El Perú lleva casi tres décadas focalizado en el devenir de la familia Fujimori. Esto incluye sus aspectos sicológicos, políticos y anecdóticos. Los resultados de esta obsesión son evidentes y variopintos. Entre ellos resalta el empantanamiento de la cuestión pública en torno a las disfunciones y cuestionamientos del mencionado clan. Sabemos de ellos desde temas electrodomésticos —reapareció doña Susana—, hasta las sutilezas en que incurren en nombre del fratricidio. Si tuvieran la cultura de su lado, podrían ser romanos.

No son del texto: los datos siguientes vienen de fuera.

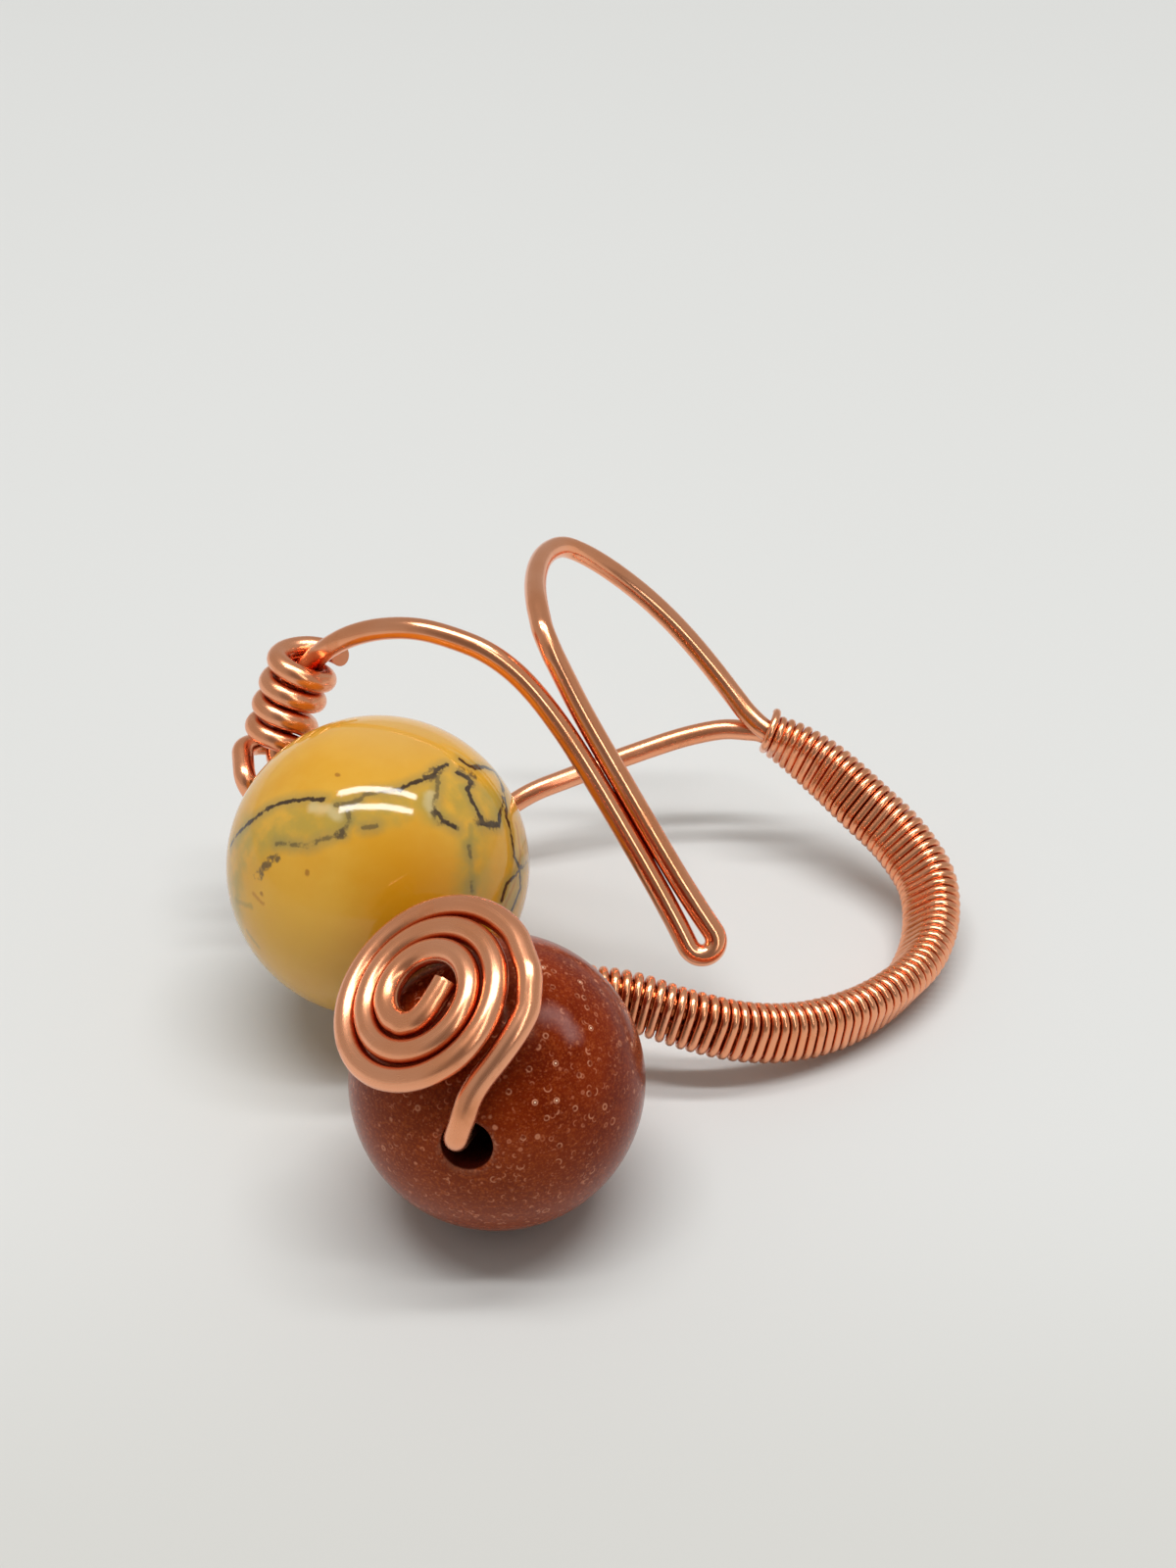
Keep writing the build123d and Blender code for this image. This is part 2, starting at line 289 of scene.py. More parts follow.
# Lights: two long strips overhead, as in a small light tent, the pale walls of the tent, and an upright strip at
# the front right for the wires alone
tent_opening = unit(0.1, -0.9, 0.42)
strip_length, strip_width, strip_power = 705, 62, 2.6
strip_colour = (1.0, 0.99, 0.97)
strip_places = {"strip_rear": (27, 84, 735), "strip_front": (27, -99, 735)}
wire_strip_way = unit(0.33, -0.62, 0.71)
wire_strip_distance = 700
wire_strip_length, wire_strip_width, wire_strip_power = 650, 60, 0.85
wire_strip_colour = (1.0, 0.97, 0.92)
bpy.context.scene.view_settings.view_transform = "Standard"


def strip_light(name, place, across, along, power, colour):
    """A rectangular lamp that faces down: its sizes are along its own x and y."""
    data = bpy.data.lights.new(name, "AREA")
    data.shape = "RECTANGLE"
    data.size, data.size_y = across * MM, along * MM
    data.energy = power
    data.color = colour
    lamp = bpy.data.objects.new(name, data)
    lamp.location = placed(place)
    bpy.context.collection.objects.link(lamp)
    return lamp


for name, from_bead in strip_places.items():
    strip_light(name, yellow_centre + Vector(from_bead), strip_length, strip_width, strip_power, strip_colour)


def light_wires(name, wires):
    """An upright strip that faces the ring and lights the wires alone."""
    place = brown_centre + wire_strip_way * wire_strip_distance
    lamp = strip_light(name, place, wire_strip_width, wire_strip_length, wire_strip_power, wire_strip_colour)
    lamp.rotation_mode = "QUATERNION"
    lamp.rotation_quaternion = (-wire_strip_way).to_track_quat("-Z", "Y")
    lit = bpy.data.collections.new(name)
    for wire in wires:
        lit.objects.link(wire)
    lamp.light_linking.receiver_collection = lit


def tent(top, side, front, strength):
    """Pale walls all round, darker at the open front where the camera looks in."""
    world = bpy.data.worlds.new("tent")
    bpy.context.scene.world = world
    world.use_nodes = True
    nodes, links = world.node_tree.nodes, world.node_tree.links
    nodes.clear()

    def eased(value, low, high):
        node = nodes.new("ShaderNodeMapRange")
        node.interpolation_type = "SMOOTHSTEP"
        node.inputs["From Min"].default_value = low
        node.inputs["From Max"].default_value = high
        links.new(value, node.inputs["Value"])
        return node.outputs[0]

    def blend(share, first, second):
        node = nodes.new("ShaderNodeMix")
        node.data_type = "RGBA"
        links.new(share, node.inputs[0])
        for socket, value in zip(node.inputs[6:8], (first, second)):
            if isinstance(value, tuple):
                socket.default_value = (*value, 1)
            else:
                links.new(value, socket)
        return node.outputs[2]

    place = nodes.new("ShaderNodeTexCoord")
    split = nodes.new("ShaderNodeSeparateXYZ")
    links.new(place.outputs["Generated"], split.inputs[0])
    opening = nodes.new("ShaderNodeVectorMath")
    opening.operation = "DOT_PRODUCT"
    links.new(place.outputs["Generated"], opening.inputs[0])
    opening.inputs[1].default_value = tent_opening
    walls = blend(eased(split.outputs["Z"], -0.1, 0.85), side, top)
    background = nodes.new("ShaderNodeBackground")
    background.inputs["Strength"].default_value = strength
    links.new(blend(eased(opening.outputs["Value"], 0.62, 0.97), walls, front), background.inputs["Color"])
    output = nodes.new("ShaderNodeOutputWorld")
    links.new(background.outputs[0], output.inputs[0])


tent(top=(0.51, 0.50, 0.465), side=(0.61, 0.595, 0.55), front=(0.24, 0.22, 0.20), strength=0.81)


# Shader maths as sums of sockets
class Reading:
    """One output of a shader node, which can stand in a sum."""

    def __init__(self, finish, socket):
        self.finish = finish
        self.socket = socket

    def sum(self, operation, first, second):
        return self.finish.node("ShaderNodeMath", {"operation": operation}, {0: first, 1: second})

    def __add__(self, other):
        return self.sum("ADD", self, other)

    def __radd__(self, other):
        return self.sum("ADD", other, self)

    def __sub__(self, other):
        return self.sum("SUBTRACT", self, other)

    def __rsub__(self, other):
        return self.sum("SUBTRACT", other, self)

    def __mul__(self, other):
        return self.sum("MULTIPLY", self, other)

    def __truediv__(self, other):
        return self.sum("DIVIDE", self, other)

    def or_less(self, other):
        return self.sum("MINIMUM", self, other)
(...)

La semana pasada, por citar un ejemplo menor pero interesante, el país pudo contemplar varios minutos al aire de diversos miembros de ellos ante la situación judicial de la señora Keiko Fujimori. Esta conmoción se originó porque la señora está siendo investigada por su presunta participación en un delito de lavado de dinero. O en una falta administrativa, según la gentil manera que tienen algunos de referirse a los propósitos de la División de Operaciones Estructuradas de Odebrecht.

Mientras los minutos pasaban circularmente, repitiéndose el mismo mensaje, comprensiblemente emocional pero argumentativamente vacío en torno a las acusaciones, era natural preguntarse por qué el país tenía que seguir pendiente de este universo Kardashian al revés. En él sus partidarios analogan la investigación de Lava Jato con la persecución nazi contra los judíos, y las herramientas democráticas se describen como andamiaje de un golpe de Estado castrista, chavista y maradoniano. Deben ser las justas celebraciones de la reciente legalización del uso recreativo de la marihuana en Canadá.

El desprolijo activismo judicial del juez Concepción Carhuancho, elevando el copy paste a barbaridad legal, chambonada celebrable en Facebook pero indefendible en corte, regaló la cereza de un postre amargo que tal parece el país debe comerse a la fuerza: la agenda de los Fujimori es la agenda del Perú. Así falazmente se extrapola la nación entre estereotipos enconados de fujimoristas y caviares como si no hubiera nada ni nadie en el medio, salvo acusaciones cruzadas de terruqueo e inmoralidad congénita.

El enfrentamiento debería ser entre los corruptos y los que deciden no serlo: ese es el verdadero dilema peruano. Si son fujimoristas, caviares u ornitorrincos, da lo mismo para el caso.

Mientras tanto, ya somos más que versados en el tractorcito fundacional, el bacalao, Montesinos, la renuncia por fax, la fuga, la condena, el indulto fallido, los odios y esta visión según la cual el Perú depende de ellos y no al revés. Ahora que la señora Keiko vuelve a casa con su familia, y con oportuno acceso directo a un triturador de documentos, ¿no caducó ya esa propuesta endogámica, autodestructiva y con resultados más preocupantes que virtuosos?

¿Las familias de Miguel Grau, de José Olaya, de Bolognesi, de Túpac Amaru, o de cualquier familia anónima de bien han ocupado y determinado la dinámica de la política e historia peruana reciente como los Fujimori? A dos años del bicentenario, deberían. Cuestión de empezar de una vez.